It is not the first time that I’ve been able to see productions of Caryl Churchill’s work back-to-back. In 2002 at the Royal Court Theatre I caught two of her early short plays, Not Not Not Not Not Enough Oxygen and Identical Twins, at the same time as seeing the premiere of A Number. Identities in flux themed both Identical Twins, performed by brothers John and Martin Marquez, and A Number, in which three cloned sons played by one actor confront their father, while ‘…Oxygen’ reminded of Churchill’s longstanding political concern with environmental damage. My lasting impressions of these consecutive viewings were of a trenchant political theatre voice and identities twinned or cloned across performers.
Ten years later and the Royal Court has twinned Love and Information not with an earlier play by Churchill, but another new, short drama, Ding Dong the Wicked. With both plays staged in the Downstairs auditorium and with barely a break between the two, the backstage and front-of-house crews faced a formidable task in completing the set and audience changeovers. Playing to capacity in Love and Information and, thereafter to a full-ish house for Ding Dong the Wicked on the afternoon of Saturday 6th October,the Court’s corridors were fit to burst: so many people to accommodate in such a short time and uncannily evocative of the compressed but densely populated world of Love and Information.
Ding Dong the Wicked is neither written as a companion piece to Love and Information, unlike other Churchill doubles (Icecream and Hot Fudge; ‘Eight Rooms’ and ‘Two Nights’ (Hotel); ‘Heart’s Desire’ and ‘Blue Kettle’ (Blue Heart)), nor thematically paired, as was the case with Identical Twins and A Number. Rather, it sounds an altogether different, darker, explicitly political note in comparison to the more playful Love and Information. In just a little over twenty minutes, Ding Dong the Wicked sets and resets (echoes of ‘Heart’s Desire’), or clones a family scene played twice over in the same domestic, living room space. Except, however, the familial replay takes place in another country. The room remains but the furniture is rearranged; a national flag hung on one wall is moved to the opposite wall; the dialogue repeats, although not in the exact same order, nor assigned to the same characters. As the cast of six double the twelve roles, the overall effect is of a fairground hall of distorted mirrors.

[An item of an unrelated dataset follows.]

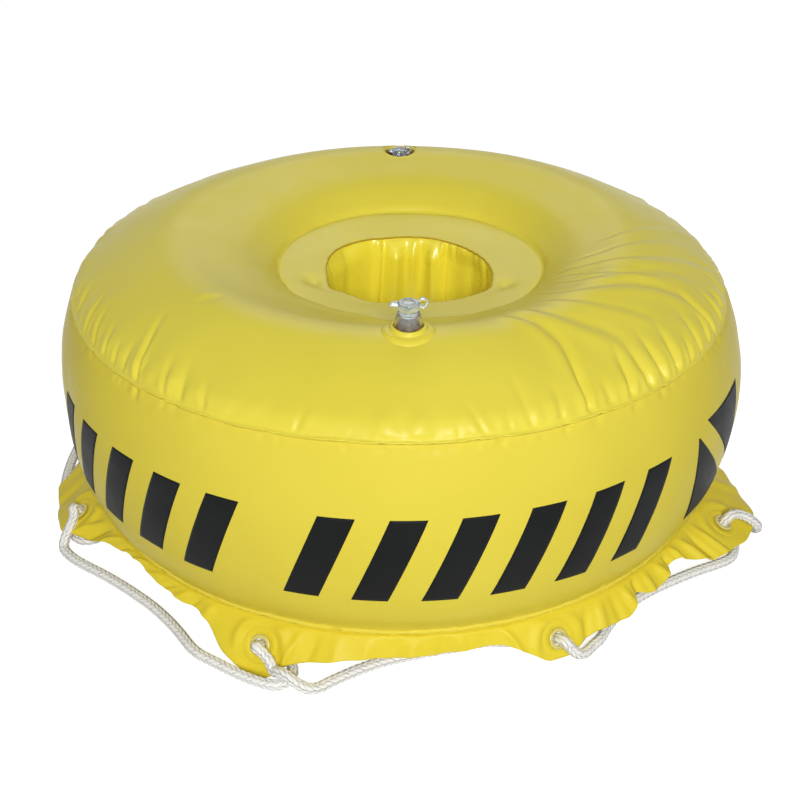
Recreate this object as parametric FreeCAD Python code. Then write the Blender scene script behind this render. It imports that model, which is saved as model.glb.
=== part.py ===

The purpose of the scenic twists and distorted characters is political: each family connects and yet disconnects, existing either side of a hostile divide. As warring factions, each has a moment of fascistic, nationalist celebration: each choruses ‘zig zig zig, zag zag zag’ when an enemy is pronounced dead by the media (deduced by the characters’ reaction to on-screen news that they can see, but the audience can’t). It struck me as a dystopian ‘bookend’ to her earlier play Far Away in which characters engage in a seemingly hopeless struggle with how ‘to be on the side of what’s right’. In other words, what Churchill presents in this latest work is how dark and dangerous the world is when either side believes they are ‘on the side of what’s right’.
No stranger to the ‘us and them’ divides that characterize hostilities within and between nations, Churchill brings ‘home’ the idea of warring factions through her familial setting(s). As each family gathers for a hero’s send-off (one soldier boy ready to leave for war), the domestic space transforms into a ‘war zone’: a doorbell rings, a man gets up and shoots the unseen visitor; a girl is locked away in another part of the house; marriages are breaking up, and happiness equates with the desire to defend one’s country even if it means being killed, ending up like a ‘dead dog’ in ‘the road’ ‘getting squashy’ with ‘a lot of flies’.
Elliptical, surreal and full of menace (markedly so in the performance of the ‘un-twinned’ John Marquez), Ding Dong the Wicked emerges as a ‘grim’ tale of and for contemporary times. And if, finally, I think of Love and Information and this Churchill ‘short’ as two plays brought and seen together, I do find a disturbing connection: when emotion (love) ‘sticks’ to the nation as an object of patriotic affection, then gone is the ability to process feelings, thoughts and information – all casualties of a nationalistic, warmongering fervour that insists on the right to be absolutely right.